Many agencies may be involved, but all should have policies and procedures that are in line with the Local Safeguarding Children Boards’ arrangements and ensure that children and young people have their general welfare promoted, are protected from harm and treated with dignity and respect.

When a referral is received concerning a child or young person who is looked after, the same procedures should be followed as for any child or young person. The duty to undertake Section 47 Enquiries when there are concerns about Significant Harm is the same.

In situations where an allegation is made against a member of staff, see Managing Allegations or Serious Concerns in Respect of Any Adult who Works or Volunteers with Children.

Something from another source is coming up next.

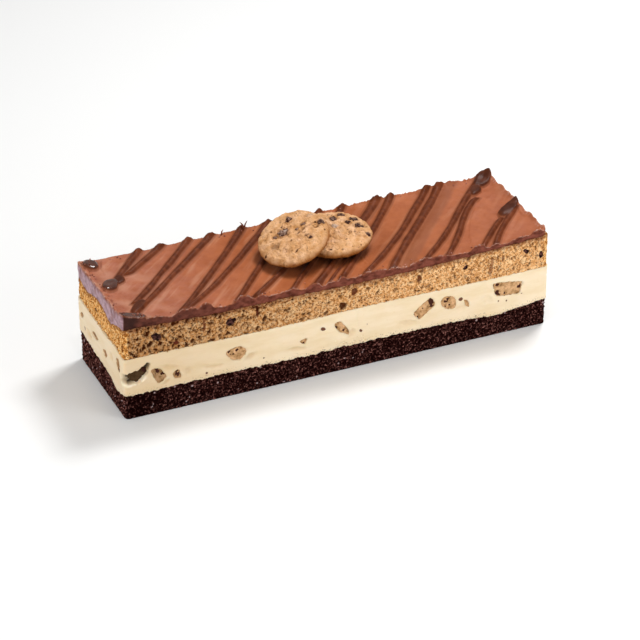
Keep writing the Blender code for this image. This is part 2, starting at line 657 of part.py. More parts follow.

Where a Looked After Child remains the subject of a Child Protection Plan, there should be a single planning and reviewing process, led by the Independent Reviewing Officer (IRO), leading to the development of a single plan.

Consideration should be given to the IRO chairing the Child Protection Conference where a Looked After Child remains subject to a Child Protection Plan. Where that is not possible, it will be expected that the IRO will attend the Child Protection Review Conference.

The timing of the review of the child protection aspects of the Care Plan should be as per the frequency of the Looked After Review.

The Looked After Review, when reviewing the child protection aspects of the plan, should consider whether the criteria continue to be met for the child to remain the subject of a Child Protection Plan.

Consideration must be given to ensuring that the multi-agency contribution to the review of the Child Protection Plan is addressed within the review of the Care Plan.

Any changes to the child or young person’s care arrangements, or circumstances such as a return to their birth parents, should be discussed at the Looked After Review and the risks evaluated prior to decisions being made.

If a decision has been made by the court to return the child home, then the court’s directions should be clearly recorded in the Care Plan, particularly if the actions prescribed differ from those within that plan. All agencies must be notified in writing.

Professional disagreements in relation to the child’s case should be brought to the attention of the relevant senior manager and should be dealt with in line with the Resolution of Professional Disagreements Procedure.

3. Safeguarding Looked After Children who are placed for Adoption and in Foster Care from other Local Authorities

There are occasions where the Local Authority finds that children have been ‘placed’ in their area from other Local Authorities rather than merely ‘found’. As with all other groups of children in specific circumstances they should be afforded the same essential safeguards against abuse. Although the child remains the responsibility of the placing authority it should not interfere with swift and efficient investigation and subsequent support and protection to the child. In the event of a crime, prevention of a crime or where a child is suffering or likely to suffer Significant Harm it is recognised that the investigating responsibility lies with the Police Authority and Local Authority as to where the crime, potential crime takes place and where the child is found. However, It may be possible for the Local Authorities to negotiate as to which is best suited to continue the investigation. All other agencies where the child is placed should be willing and prepared to assist the placing responsible Local Authority in their duties of ensuring the welfare and safety of this particular group of children. In circumstances where the child/ren requires a Child Protection Plan this will be the placing authority’s responsibility to devise this and engage with the support agencies where the child is placed. The child’s name will appear on the transient list of the Local Authority in which they are placed.

4. Safeguarding Looked After Children who are placed for Adoption and in Foster Care outside the County Boundaries

There will be a number of the population of children who are Looked After who, for a number of reasons, reside outside of the boundaries of the responsible Local Authority. These children are still the corporate responsibility of the placing Local Authority and are often the most vulnerable of the Looked After population. There should be clear productive communication paths between agencies from where the child originates and those in the authority where the child is placed. The child should be entitled to any other services in the area of their placement as any other child who resides in that area.

5. Investigating Historical Abuse of Children who are Looked after by the Local Authority

The Local Authority should investigate historical abuse and consider issues of Significant Harm in relation to that child/ren and further the impact of any other children that may be exposed to a similar risk at the present time or the future. Children’s allegations should not be dismissed once they are considered to be ‘safe’ in Care. The child’s welfare, the therapeutic benefits of investigation and the safety of others should be considerations when deciding as to how far to proceed with historical allegations.